_WHAT TO DO_
Lines that hold the word "parts" should be located and copied.

_WORKING DATA_

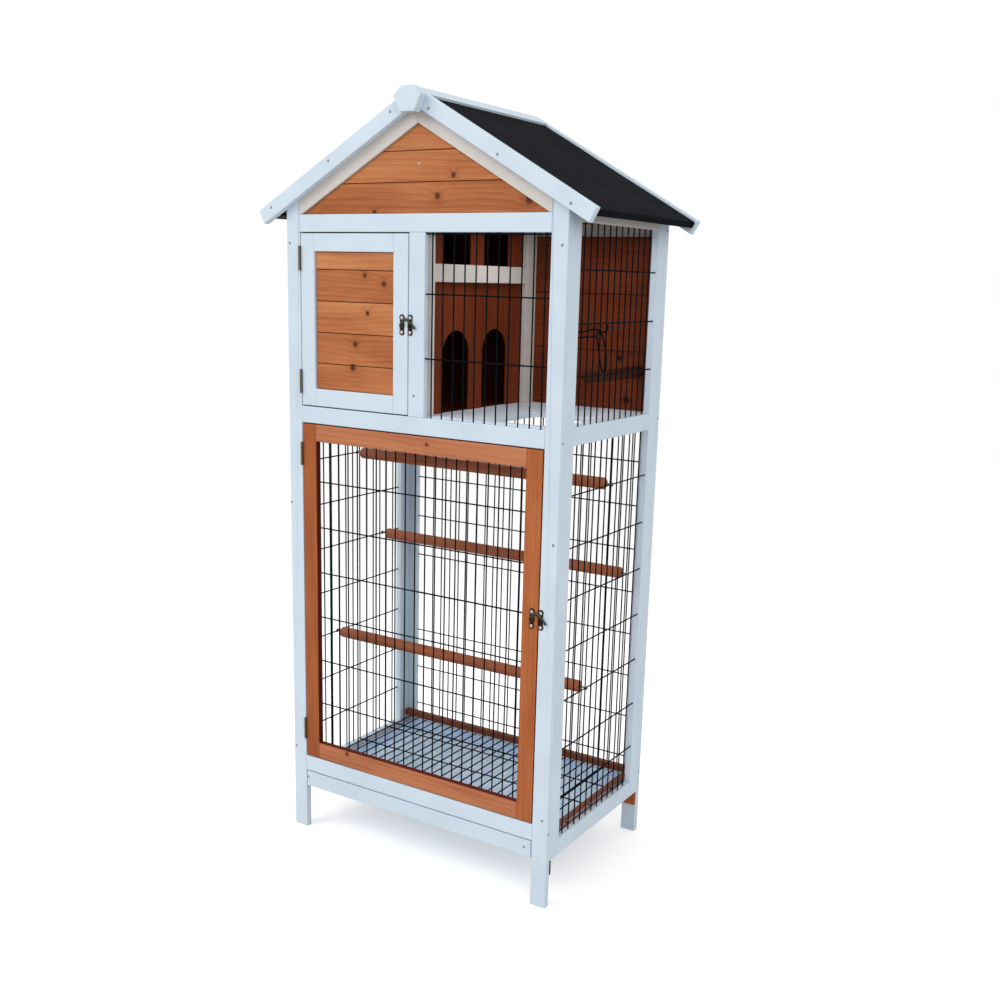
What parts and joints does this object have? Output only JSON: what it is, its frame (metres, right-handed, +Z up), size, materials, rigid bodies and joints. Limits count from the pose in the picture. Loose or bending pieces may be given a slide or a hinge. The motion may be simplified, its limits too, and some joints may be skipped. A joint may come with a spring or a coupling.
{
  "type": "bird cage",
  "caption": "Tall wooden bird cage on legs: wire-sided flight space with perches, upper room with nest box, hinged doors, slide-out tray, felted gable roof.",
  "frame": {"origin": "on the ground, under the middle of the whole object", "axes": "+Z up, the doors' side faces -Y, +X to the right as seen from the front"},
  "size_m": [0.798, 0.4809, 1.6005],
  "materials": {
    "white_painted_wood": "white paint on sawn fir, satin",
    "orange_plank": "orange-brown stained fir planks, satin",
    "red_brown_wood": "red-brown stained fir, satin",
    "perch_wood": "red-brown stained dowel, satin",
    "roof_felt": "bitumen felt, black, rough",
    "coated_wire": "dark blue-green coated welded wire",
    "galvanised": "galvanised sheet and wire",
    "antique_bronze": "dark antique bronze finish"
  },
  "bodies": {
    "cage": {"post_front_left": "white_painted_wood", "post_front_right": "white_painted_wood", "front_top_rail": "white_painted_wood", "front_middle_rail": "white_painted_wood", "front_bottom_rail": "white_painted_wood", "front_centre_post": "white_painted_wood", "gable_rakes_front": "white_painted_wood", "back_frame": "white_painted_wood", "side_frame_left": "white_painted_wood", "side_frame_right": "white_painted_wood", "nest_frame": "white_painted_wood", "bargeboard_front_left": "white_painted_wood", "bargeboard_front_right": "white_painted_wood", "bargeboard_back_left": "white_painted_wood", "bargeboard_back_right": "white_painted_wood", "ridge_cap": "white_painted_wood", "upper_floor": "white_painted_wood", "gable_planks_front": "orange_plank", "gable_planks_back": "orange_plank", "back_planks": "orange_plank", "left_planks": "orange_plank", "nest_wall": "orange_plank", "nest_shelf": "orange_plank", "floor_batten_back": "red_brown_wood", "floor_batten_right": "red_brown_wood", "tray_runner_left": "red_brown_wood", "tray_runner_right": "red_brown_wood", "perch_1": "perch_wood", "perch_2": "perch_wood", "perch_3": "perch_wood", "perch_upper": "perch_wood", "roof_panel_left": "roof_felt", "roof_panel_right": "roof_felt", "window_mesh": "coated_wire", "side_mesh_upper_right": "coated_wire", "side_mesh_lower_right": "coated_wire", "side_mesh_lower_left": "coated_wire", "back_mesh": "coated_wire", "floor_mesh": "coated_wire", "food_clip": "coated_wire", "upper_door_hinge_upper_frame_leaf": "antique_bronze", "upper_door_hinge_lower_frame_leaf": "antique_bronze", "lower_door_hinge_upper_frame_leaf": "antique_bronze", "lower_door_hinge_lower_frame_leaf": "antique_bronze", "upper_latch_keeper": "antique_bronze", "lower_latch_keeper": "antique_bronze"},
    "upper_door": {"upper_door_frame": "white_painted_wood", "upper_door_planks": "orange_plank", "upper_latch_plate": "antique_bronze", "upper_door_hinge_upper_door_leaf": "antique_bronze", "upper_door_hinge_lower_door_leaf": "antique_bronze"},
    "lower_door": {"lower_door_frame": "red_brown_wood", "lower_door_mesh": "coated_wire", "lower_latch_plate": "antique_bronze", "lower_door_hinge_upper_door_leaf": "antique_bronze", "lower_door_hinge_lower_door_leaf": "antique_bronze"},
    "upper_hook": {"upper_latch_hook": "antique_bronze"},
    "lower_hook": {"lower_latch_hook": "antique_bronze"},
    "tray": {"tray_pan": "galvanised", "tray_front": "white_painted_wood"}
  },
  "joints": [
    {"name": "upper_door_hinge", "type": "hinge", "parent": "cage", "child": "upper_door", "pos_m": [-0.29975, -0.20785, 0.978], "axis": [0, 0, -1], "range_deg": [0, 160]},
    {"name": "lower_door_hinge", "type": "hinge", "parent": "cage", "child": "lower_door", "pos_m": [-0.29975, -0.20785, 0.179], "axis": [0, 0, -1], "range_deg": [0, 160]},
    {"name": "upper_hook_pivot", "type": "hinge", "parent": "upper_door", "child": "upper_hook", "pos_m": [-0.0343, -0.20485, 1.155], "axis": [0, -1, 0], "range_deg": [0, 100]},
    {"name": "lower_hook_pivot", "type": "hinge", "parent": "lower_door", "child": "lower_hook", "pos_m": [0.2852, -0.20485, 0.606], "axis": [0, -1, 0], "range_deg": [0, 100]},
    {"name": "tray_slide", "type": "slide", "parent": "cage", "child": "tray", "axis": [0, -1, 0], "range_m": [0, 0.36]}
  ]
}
* * *
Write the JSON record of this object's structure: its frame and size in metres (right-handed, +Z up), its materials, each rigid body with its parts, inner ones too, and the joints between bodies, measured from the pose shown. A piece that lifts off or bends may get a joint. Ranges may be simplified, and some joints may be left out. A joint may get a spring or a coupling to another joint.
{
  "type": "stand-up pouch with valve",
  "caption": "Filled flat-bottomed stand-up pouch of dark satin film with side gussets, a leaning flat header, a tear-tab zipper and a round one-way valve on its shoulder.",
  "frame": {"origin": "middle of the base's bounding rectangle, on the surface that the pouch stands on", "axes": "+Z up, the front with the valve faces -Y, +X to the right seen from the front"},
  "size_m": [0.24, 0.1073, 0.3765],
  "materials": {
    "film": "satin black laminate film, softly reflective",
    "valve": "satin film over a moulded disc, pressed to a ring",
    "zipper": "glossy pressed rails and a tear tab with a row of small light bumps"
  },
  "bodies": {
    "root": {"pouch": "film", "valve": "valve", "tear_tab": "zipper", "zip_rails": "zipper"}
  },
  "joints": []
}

_FINISHED TASK_
What parts and joints does this object have? Output only JSON: what it is, its frame (metres, right-handed, +Z up), size, materials, rigid bodies and joints. Limits count from the pose in the picture. Loose or bending pieces may be given a slide or a hinge. The motion may be simplified, its limits too, and some joints may be skipped. A joint may come with a spring or a coupling.
Write the JSON record of this object's structure: its frame and size in metres (right-handed, +Z up), its materials, each rigid body with its parts, inner ones too, and the joints between bodies, measured from the pose shown. A piece that lifts off or bends may get a joint. Ranges may be simplified, and some joints may be left out. A joint may get a spring or a coupling to another joint.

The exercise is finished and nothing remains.